§ **DO THIS**
Quote, please, the line with "Write part 3", the line with "hide_parts(replaced)", and every line between them, exactly and with nothing else.

§ **DATA PROVIDED**

START

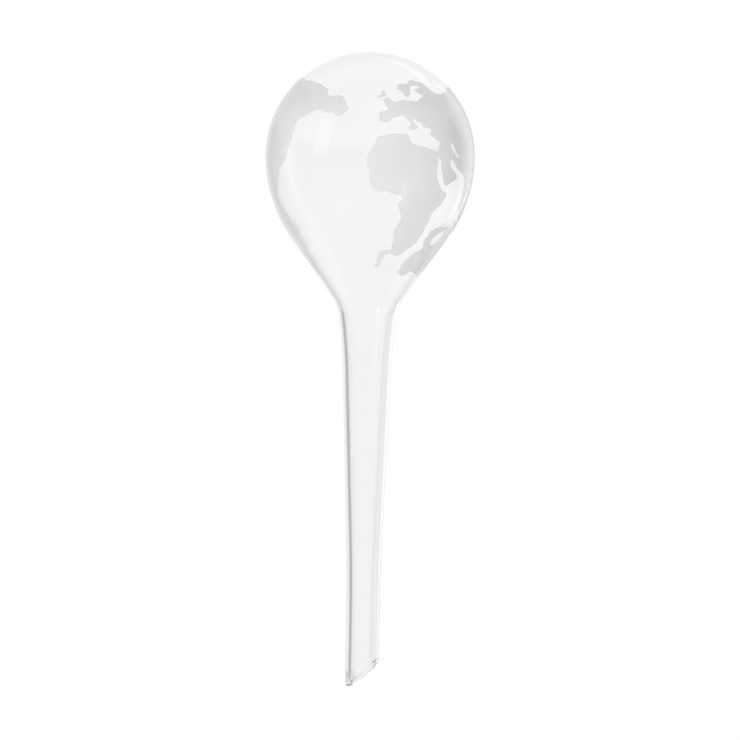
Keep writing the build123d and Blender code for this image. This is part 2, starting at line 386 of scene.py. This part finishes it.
def turnShell(bm, bulb, shoulder, stemOffset):
    # one side of the wall, turned from its outline, facing outwards
    before = set(bm.verts)
    drawSide(bm, bulb, shoulder, stemOffset, glass["tip"] - glass["spare"])
    outline = [v for v in bm.verts if v not in before]
    edges = [e for e in bm.edges if e.verts[0] not in before]
    bmesh.ops.spin(
        bm,
        geom=outline + edges,
        cent=(0, 0, 0),
        axis=(0, 0, 1),
        angle=math.tau,
        steps=glass["around"],
        use_merge=True,
    )
    bmesh.ops.remove_doubles(bm, verts=[v for v in bm.verts if v not in before], dist=glass["seam"])
    shell = [f for f in bm.faces if f.verts[0] not in before]
    bmesh.ops.recalc_face_normals(bm, faces=shell)
    return shell


def cutAcross(bm, place, way, clear=False):
    # cuts the glass by a plane, and clears what lies beyond the plane if told to
    everything = bm.verts[:] + bm.edges[:] + bm.faces[:]
    bmesh.ops.bisect_plane(bm, geom=everything, plane_co=place, plane_no=way, clear_outer=clear)


def closeRim(bm, outOfMouth):
    # a band of faces over the cut, from the outside to the bore
    rim = [e for e in bm.edges if e.is_boundary]
    bridge = bmesh.ops.bridge_loops(bm, edges=rim)
    bmesh.ops.recalc_face_normals(bm, faces=bridge["faces"])
    if bridge["faces"][0].normal.dot(outOfMouth) < 0:
        bmesh.ops.reverse_faces(bm, faces=bridge["faces"])
    bmesh.ops.subdivide_edges(bm, edges=bridge["edges"], cuts=glass["rimSteps"] - 1)


def meltMouth(bm, toMouth, outOfMouth, rimPlace, beadHeight):
    # lets the rim sag and go round, and the bead gather at its lowest point
    g = glass
    top = g["meltTop"]
    boreRadius = g["footRadius"] - g["stemWall"]
    beadGrowth = 2 * (g["beadRadius"] - g["stemWall"] / 2)

    def cutHeight(point, radius):
        # height of the sagging rim above or below a point, taken at a radius
        flat = Vector((point.x, point.y, 0)).normalized() * radius
        sag = g["rimSag"] * (1 - (flat.dot(toMouth) / g["footRadius"]) ** 2)
        return rimPlace.z + (flat - rimPlace).dot(toMouth) * math.tan(math.radians(g["mouthAngle"])) - sag

    def beadShare(point):
        aside = math.degrees(Vector((point.x, point.y)).angle(-toMouth.to_2d()))
        share = max(0, 1 - aside / g["beadSpread"])
        return share * share * (3 - 2 * share)

    for v in bm.verts:
        radius = v.co.to_2d().length
        if v.co.z > top or radius > g["footRadius"] * g["footLimit"]:
            continue
        share = beadShare(v.co)
        way = v.co.to_2d().normalized().to_3d()
        outer = radius > (g["footRadius"] + boreRadius) / 2
        wall = g["footRadius"] if outer else boreRadius
        if abs(radius - wall) < g["onWall"]:
            # on the wall: with the rim, and inwards where the bead gathers
            low = cutHeight(v.co, wall)
            newLow = low + (beadHeight - low) * share
            above = (v.co.z - low) / (top - low)
            v.co.z = newLow + above * (top - newLow)
            if not outer:
                lift = max(0, v.co.z - newLow) / g["gatherReach"]
                v.co -= way * (beadGrowth * share) * math.exp(-(lift ** g["gatherFall"]))
        else:
            # on the band over the cut: half a turn from the outside to the bore
            turn = math.pi * (g["footRadius"] - radius) / g["stemWall"]
            outHeight = cutHeight(v.co, g["footRadius"])
            inHeight = cutHeight(v.co, boreRadius)
            outHeight += (beadHeight - outHeight) * share
            inHeight += (beadHeight - inHeight) * share
            innerRadius = boreRadius - beadGrowth * share
            middle = (g["footRadius"] + innerRadius) / 2
            half = (g["footRadius"] - innerRadius) / 2
            swell = g["rimRound"] + (g["beadRadius"] - g["rimRound"]) * share
            outwards = (outOfMouth * (1 - share) + Vector((0, 0, -1)) * share).normalized()
            height = (outHeight + inHeight) / 2 + (outHeight - inHeight) / 2 * math.cos(turn)
            v.co = way * (middle + half * math.cos(turn)) + Vector((0, 0, height))
            v.co += outwards * swell * math.sin(turn)


def makeGlass(material):
    g = glass
    bm = bmesh.new()
    turnShell(bm, g["bulbRadius"], g["shoulderRadius"], 0)
    inner = turnShell(bm, g["bulbRadius"] - g["topWall"], g["innerShoulderRadius"], -g["stemWall"])
    bmesh.ops.reverse_faces(bm, faces=inner)

    # the slanting cut, and rows beside it that keep the wall straight
    toMouth = Vector((cosine(g["mouthTurn"]), -sine(g["mouthTurn"]), 0))
    outOfMouth = toMouth * sine(g["mouthAngle"]) - Vector((0, 0, cosine(g["mouthAngle"])))
    beadHeight = g["tip"] + g["beadRadius"] + g["beadLift"]
    cutPlace = toMouth * (2 * g["beadRadius"] - g["footRadius"]) + Vector((0, 0, beadHeight))
    rimPlace = cutPlace - outOfMouth * g["rimRound"]
    cutAcross(bm, rimPlace, outOfMouth, clear=True)
    for back in [g["rowStep"] * row for row in range(1, g["rowCount"] + 1)] + g["farRows"]:
        cutAcross(bm, rimPlace - outOfMouth * back, outOfMouth)
    closeRim(bm, outOfMouth)
    meltMouth(bm, toMouth, outOfMouth, rimPlace, beadHeight)
    bm.normal_update()
    for f in bm.faces:
        f.smooth = True
    piece = newObject("blownGlass", bm, material)
    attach(piece, "root")
    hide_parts("glass_body")
    return piece


glassLook = {
    "tint": (0.985, 0.986, 0.986, 1),
    "bending": 1.5,
    "waveStretch": (1, 1, 0.35),  # faint waves, drawn out along the stem
    "waveScale": 38.0,
    "waveStrength": 0.015,
    "waveDepth": 0.0006,
}
clearGlass, shade = newMaterial("clearGlass")
coordinates = shade.node("ShaderNodeTexCoord", {}, {}, "Object")
drawnOut = {"Vector": coordinates, "Scale": glassLook["waveStretch"]}
stretched = shade.node("ShaderNodeMapping", {}, drawnOut)
wave = {"Vector": stretched, "Scale": glassLook["waveScale"], "Detail": 1.0}
waves = shade.node("ShaderNodeTexNoise", {}, wave)
bump = {"Height": waves, "Strength": glassLook["waveStrength"], "Distance": glassLook["waveDepth"]}
waveBump = shade.node("ShaderNodeBump", {}, bump)
glassSurface = shade.node(
    "ShaderNodeBsdfPrincipled",
    {},
    {
        "Base Color": glassLook["tint"],
        "Roughness": 0.0,
        "IOR": glassLook["bending"],
        "Transmission Weight": 1.0,
        "Normal": waveBump,
    },
)
shade.node("ShaderNodeOutputMaterial", {}, {"Surface": glassSurface})
blownGlass = makeGlass(clearGlass)
print("glass blown:", len(blownGlass.data.polygons), "faces")

# Map: each landmass is a thin fired frost that follows the glass

frost = {
    "gap": 0.00006,
    "thickness": 0.00012,
    "edge": 0.0012,  # longest side of its facets
    "splits": 8,
    "sliver": 1e-4,
    "seam": 1e-6,  # points this close are one
    "outermost": 0.4,  # faces that look outwards less than this aren't the top of the solid
    "folded": 0.3,  # and those under this have folded over as the coast softened
    "lands": (
        "africa",
        "eurasia",
        "north_america",
        "south_america",
        "australia",
        "british_isles",
        "japan",
        "sumatra",
        "borneo",
        "new_guinea",
        "new_zealand",
    ),
}
frostLook = {
    "tone": 0.65,
    "cloudScale": 90.0,  # clouds and grains, and what they add to the tone, the cover and the roughness
    "cloudTone": 0.03,
    "cloudCover": 0.03,
    "cloudRoughness": 0.1,
    "grainScale": 2600.0,
    "grainTone": 0.04,
    "grainCover": 0.02,
    "grainStrength": 0.2,
    "grainDepth": 0.00005,
    "roughness": 0.45,
    "coatRoughness": 0.08,  # the glass shines through the frost
}


def frostMaterial(name, veil, aslant, behind):
    # matt and half clear: a veil seen head on, its growth where it's seen aslant, and its loss from behind
    look = frostLook
    material, shade = newMaterial(name)
    coordinates = shade.node("ShaderNodeTexCoord", {}, {}, "Object")
    fine = {"Vector": coordinates, "Scale": look["grainScale"], "Detail": 2.0}
    grain = shade.node("ShaderNodeTexNoise", {}, fine)
    broad = {"Vector": coordinates, "Scale": look["cloudScale"], "Detail": 2.0}
    cloud = shade.node("ShaderNodeTexNoise", {}, broad)
    tone = look["tone"] + cloud * look["cloudTone"] + grain * look["grainTone"]
    colour = shade.node("ShaderNodeCombineColor", {}, {0: tone, 1: tone, 2: tone})
    relief = {"Height": grain, "Strength": look["grainStrength"], "Distance": look["grainDepth"]}
    bump = shade.node("ShaderNodeBump", {}, relief)
    surface = shade.node(
        "ShaderNodeBsdfPrincipled",
        {},
        {
            "Base Color": colour,
            "Roughness": look["roughness"] + cloud * look["cloudRoughness"],
            "Coat Weight": 1.0,
            "Coat Roughness": look["coatRoughness"],
            "Normal": bump,
        },
    )
    clear = shade.node("ShaderNodeBsdfTransparent")
    lean = shade.node("ShaderNodeLayerWeight", {}, {"Blend": 0.5}, "Facing")
    back = shade.node("ShaderNodeNewGeometry", {}, {}, "Backfacing")
    cover = veil + cloud * look["cloudCover"] + grain * look["grainCover"] + lean * aslant
    cover = cover * (1.0 - back * behind)
    mix = shade.node("ShaderNodeMixShader", {}, {0: cover, 1: clear, 2: surface})
    shade.node("ShaderNodeOutputMaterial", {}, {"Surface": mix})
    return material


frostFinish = frostMaterial("frost", veil=0.34, aslant=0.7, behind=0.75)
frostUnder = frostMaterial("frostUnder", veil=0.02, aslant=0.0, behind=0.0)


def ontoGlass(point, offset):
    # the nearest place on the glass's outside, moved outwards by an offset
    flat = Vector((point.x, point.y, 0))
    radius = flat.length
    way = flat.normalized() if radius > 1e-9 else Vector((1, 0, 0))
    if point.z >= glass["bulbHeight"]:
        centre = Vector((0, 0, glass["bulbHeight"]))
        return centre + (point - centre).normalized() * (glass["bulbRadius"] + offset)
    hub = Vector((glass["bulbRadius"] - glass["shoulderRadius"], glass["bulbHeight"]))
    arm = Vector((radius, point.z)) - hub
    angle = math.degrees(math.atan2(-arm.y, arm.x))
    if angle <= glass["coneAngle"]:
        arm = hub + arm.normalized() * (glass["shoulderRadius"] + offset)
        return way * arm.x + Vector((0, 0, arm.y))
    outwards = Vector((cosine(glass["coneAngle"]), -sine(glass["coneAngle"])))
    depth = arm.dot(outwards)
    arm = Vector((radius, point.z)) + outwards * (glass["shoulderRadius"] + offset - depth)
    return way * arm.x + Vector((0, 0, arm.y))


def turnedFrom(bm, limit):
    # the faces that look outwards from the bulb's centre less than a limit
    centre = Vector((0, 0, glass["bulbHeight"]))
    bm.normal_update()
    away = {p: (p.calc_center_median() - centre).normalized() for p in bm.faces}
    return [p for p in bm.faces if p.normal.dot(away[p]) < limit]


def splitEven(bm):
    # facets no longer than the edge; flipped edges keep them from growing thin
    for _ in range(frost["splits"]):
        inside = [e for e in bm.edges if not e.is_boundary]
        bmesh.ops.beautify_fill(bm, faces=bm.faces, edges=inside, method="ANGLE")
        long = [e for e in bm.edges if e.calc_length() > frost["edge"]]
        if not long:
            break
        bmesh.ops.subdivide_edges(bm, edges=long, cuts=1)
        bmesh.ops.triangulate(bm, faces=[p for p in bm.faces if len(p.verts) > 3])


def softenCoast(bm):
    # each point half way to the middle of its neighbours, along the coast at the coast
    before = {v: v.co.copy() for v in bm.verts}
    softer = {}
    for v in bm.verts:
        beside = [e.other_vert(v).co for e in v.link_edges if e.is_boundary or not v.is_boundary]
        if len(beside) > 1:
            softer[v] = v.co * 0.5 + sum(beside, Vector()) * (0.5 / len(beside))
    for v, co in softer.items():
        v.co = co
    folded = turnedFrom(bm, frost["folded"])
    for v in {v for p in folded for v in p.verts}:
        v.co = before[v]


def makeFrost(name):
    f = frost
    bm = bmesh.new()
    bm.from_mesh(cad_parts[name].data)
    bmesh.ops.remove_doubles(bm, verts=bm.verts, dist=f["seam"])
    bmesh.ops.delete(bm, geom=turnedFrom(bm, f["outermost"]), context="FACES")
    bmesh.ops.dissolve_degenerate(bm, dist=f["sliver"], edges=bm.edges)
    splitEven(bm)
    softenCoast(bm)
    for v in bm.verts:
        v.co = ontoGlass(v.co, f["gap"])
    under = bm.faces[:]
    grown = bmesh.ops.extrude_face_region(bm, geom=under, use_keep_orig=True)["geom"]
    for v in grown:
        if isinstance(v, bmesh.types.BMVert):
            v.co = ontoGlass(v.co, f["gap"] + f["thickness"])
    bmesh.ops.reverse_faces(bm, faces=under)
    top = {p for p in grown if isinstance(p, bmesh.types.BMFace)}
    bm.normal_update()
    for p in bm.faces:
        p.material_index = 0 if p in top else 1
        p.smooth = True
    for e in bm.edges:
        e.smooth = len({p in top for p in e.link_faces}) == 1
    piece = newObject(name + "_frost", bm, frostFinish, frostUnder)
    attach(piece, "root")
    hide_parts(name)
    return piece


for land in frost["lands"]:
    piece = makeFrost(land)
    print("frost laid:", land, len(piece.data.polygons), "faces")

print("finished")
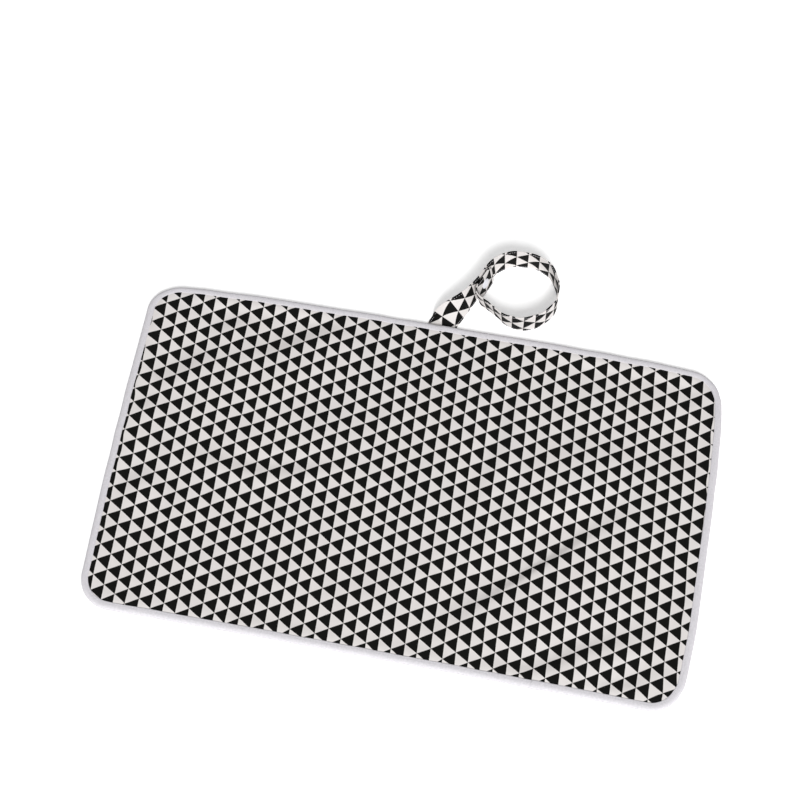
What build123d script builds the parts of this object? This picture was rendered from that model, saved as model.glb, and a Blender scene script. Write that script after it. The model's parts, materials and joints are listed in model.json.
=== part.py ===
from build123d import *
from math import atan2, cos, degrees, exp, radians, sin, sqrt
import os

# Fold-up travel changing mat: two cotton covers over a wadding sheet, bound all round,
# with a flat strap sewn under the back edge that closes on itself with a press stud.
# Millimetres. Origin: centre of the mat's underside, +X along the long edges,
# +Y towards the edge with the strap, +Z up.

# ---- mat ----
LENGTH = 650.0
WIDTH = 400.0
CORNER_R = 36.0
CROWN_T = 7.0  # over the padding
EDGE_T = 6.5  # over the binding
COVER_T = 0.7
BINDING_T = 0.6
BINDING_W = 8.0  # how far the tape shows on each face
RIM_W = 9.0  # where the covers step in under the tape
WALL_T = 0.7  # tape round the outer edge
THREAD_W = 0.5
THREAD_H = 0.2
THREAD_INSET = 6.6
LAP_X = 172.0  # where the tape's ends lap, on the front edge
LAP_W = 12.0
LAP_T = 0.5

# ---- folds, in thirds: the left third folds in first, the right third over it ----
FOLD_LEFT_X = -110.0
FOLD_RIGHT_X = 108.0
PANEL_GAP = 0.3
LAYER_GAP = 0.6  # between folded layers
LEFT_AXIS_Z = CROWN_T + LAYER_GAP / 2
STACK_2_Z = 2 * CROWN_T + LAYER_GAP
RIGHT_AXIS_Z = (CROWN_T + STACK_2_Z + LAYER_GAP) / 2

# ---- strap: its lower edge runs straight out, then round the ring ----
STRAP_W = 31.0
STRAP_T = 1.6
CORE_T = 0.5  # stiffening inside the folded strap
CORE_MARGIN = 1.2
STRAP_X, STRAP_Y = 16.0, 202.3  # where its right edge passes the mat's edge
STRAP_ANGLE = 69.0
ROOT_LENGTH = 25.0
ROOT_END = 0.9
ROOT_Z = 0.2
TAIL_START = 1.35
TWIST_START = 4.0
TWIST_END = 52.0
TWIST_STEPS = 12
TWIST_DECAY = 22.0  # the strap turns fastest beside the mat, slower towards the ring
SWING_S = 1.15
SWING_Z = 1.9
RING_X, RING_Y = 80.5, 255.5
NEAR_R = 44.0  # the ring's front half is a little flatter
LAYER_STEP = 4.0  # from the strap's outer layer to the tongue over it
TONGUE_START = 48.0
TONGUE_END = 74.5
TONGUE_GAP = 0.15
STITCH_INSET = 2.0

# ---- press stud ----
STUD_S = 59.0
STUD_Z = 15.8
CAP_R = 6.2
CAP_T = 1.4
DISC_R = 5.2
HEAD_R = 1.9
SOCKET_R = 2.05
POST_R = 1.0
POST_HOLE_R = 1.05
FABRIC_HOLE_R = 1.1
STUD_BASE_T = 0.9
SOCKET_T = 1.2
HEAD_H = 1.2

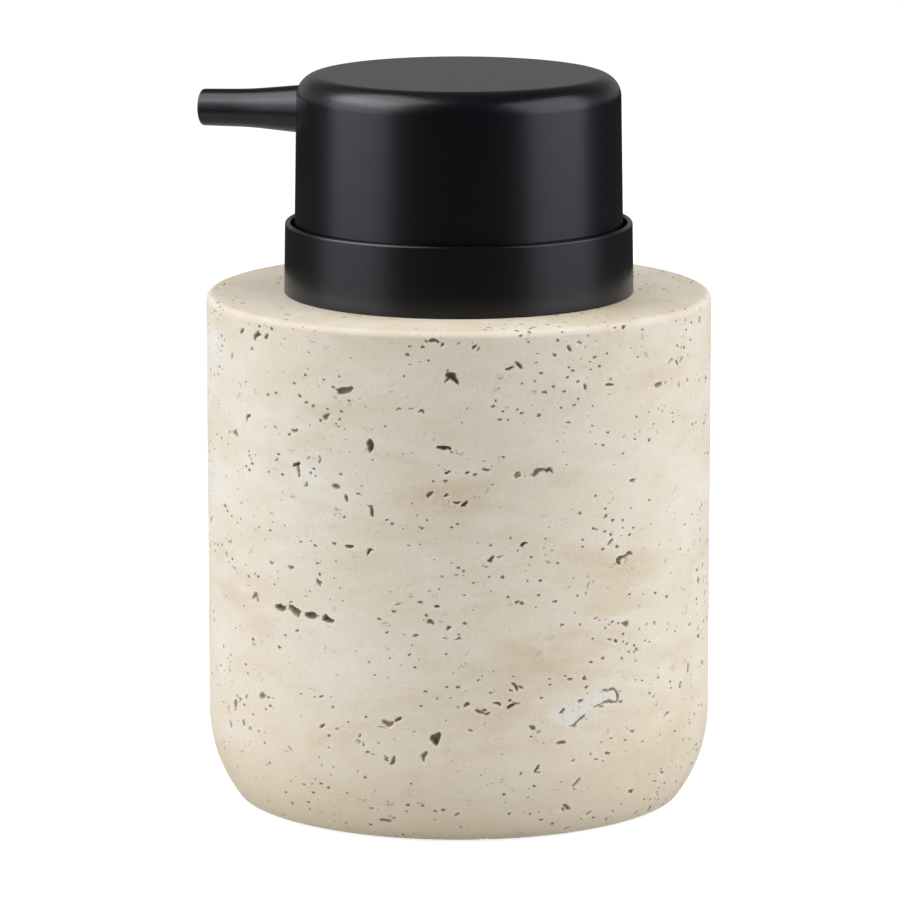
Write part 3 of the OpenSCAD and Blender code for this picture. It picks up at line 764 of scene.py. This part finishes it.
def make_materials():
    """Every material, by the record's slot."""
    given = bpy.context.scene.dispenser_colours
    colours = {key: tuple(getattr(given, key)) for key in DispenserColours.__annotations__}
    natural = colours["natural"]
    return {
        "travertine": travertine(colours),
        "black_plastic": moulded("satin_abs", colours["black"], 0.3, 0.003, 0.13, IOR=1.5,
                                 Specular_IOR_Level=0.4),
        "plug_plastic": moulded("black_polypropylene", colours["black"], 0.45, 0.02, 0.3, IOR=1.49),
        "bottle_plastic": moulded("blown_polyethylene", colours["milky"], 0.42, 0.03, 0.8, IOR=1.52,
                                  Subsurface_Weight=0.25, Subsurface_Scale=0.003),
        "pump_plastic": moulded("natural_polypropylene", natural, 0.34, 0.012, 0.4, IOR=1.49,
                                Subsurface_Weight=0.2, Subsurface_Scale=0.002),
        "piston_plastic": moulded("soft_polyethylene", natural, 0.4, 0.01, 0.3, IOR=1.52,
                                  Subsurface_Weight=0.3, Subsurface_Scale=0.002),
        "silicone": moulded("silicone_rubber", colours["silicone"], 0.5, 0.01, 0.2, IOR=1.41,
                            Subsurface_Weight=0.3, Subsurface_Scale=0.002),
        "pad_foam": closed_cell_foam(colours["foam"]),
        "spring_steel": drawn_wire(colours["steel"]),
        "ball_steel": ground_steel(colours["steel"]),
    }


MATERIALS = {}


def finish_piece(piece, body, replaced):
    """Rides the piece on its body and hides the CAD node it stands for."""
    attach(piece, body)
    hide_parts(replaced)


class DISPENSER_OT_stone(bpy.types.Operator):
    """Builds the travertine body with its open pores"""

    bl_idname = "dispenser.stone"
    bl_label = "Travertine Body"

    def execute(self, context):
        scene = context.scene
        mesh = travertine_mesh(scene.dispenser_sizes, scene.dispenser_pits)
        piece = put_in_scene("travertine_body", mesh, MATERIALS["travertine"])
        finish_piece(piece, "vessel", "stone_body")
        return {"FINISHED"}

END

§ **EXERCISE RESULT**
Write part 3 of the OpenSCAD and Blender code for this picture. It picks up at line 764 of scene.py. This part finishes it.
def make_materials():
    """Every material, by the record's slot."""
    given = bpy.context.scene.dispenser_colours
    colours = {key: tuple(getattr(given, key)) for key in DispenserColours.__annotations__}
    natural = colours["natural"]
    return {
        "travertine": travertine(colours),
        "black_plastic": moulded("satin_abs", colours["black"], 0.3, 0.003, 0.13, IOR=1.5,
                                 Specular_IOR_Level=0.4),
        "plug_plastic": moulded("black_polypropylene", colours["black"], 0.45, 0.02, 0.3, IOR=1.49),
        "bottle_plastic": moulded("blown_polyethylene", colours["milky"], 0.42, 0.03, 0.8, IOR=1.52,
                                  Subsurface_Weight=0.25, Subsurface_Scale=0.003),
        "pump_plastic": moulded("natural_polypropylene", natural, 0.34, 0.012, 0.4, IOR=1.49,
                                Subsurface_Weight=0.2, Subsurface_Scale=0.002),
        "piston_plastic": moulded("soft_polyethylene", natural, 0.4, 0.01, 0.3, IOR=1.52,
                                  Subsurface_Weight=0.3, Subsurface_Scale=0.002),
        "silicone": moulded("silicone_rubber", colours["silicone"], 0.5, 0.01, 0.2, IOR=1.41,
                            Subsurface_Weight=0.3, Subsurface_Scale=0.002),
        "pad_foam": closed_cell_foam(colours["foam"]),
        "spring_steel": drawn_wire(colours["steel"]),
        "ball_steel": ground_steel(colours["steel"]),
    }


MATERIALS = {}


def finish_piece(piece, body, replaced):
    """Rides the piece on its body and hides the CAD node it stands for."""
    attach(piece, body)
    hide_parts(replaced)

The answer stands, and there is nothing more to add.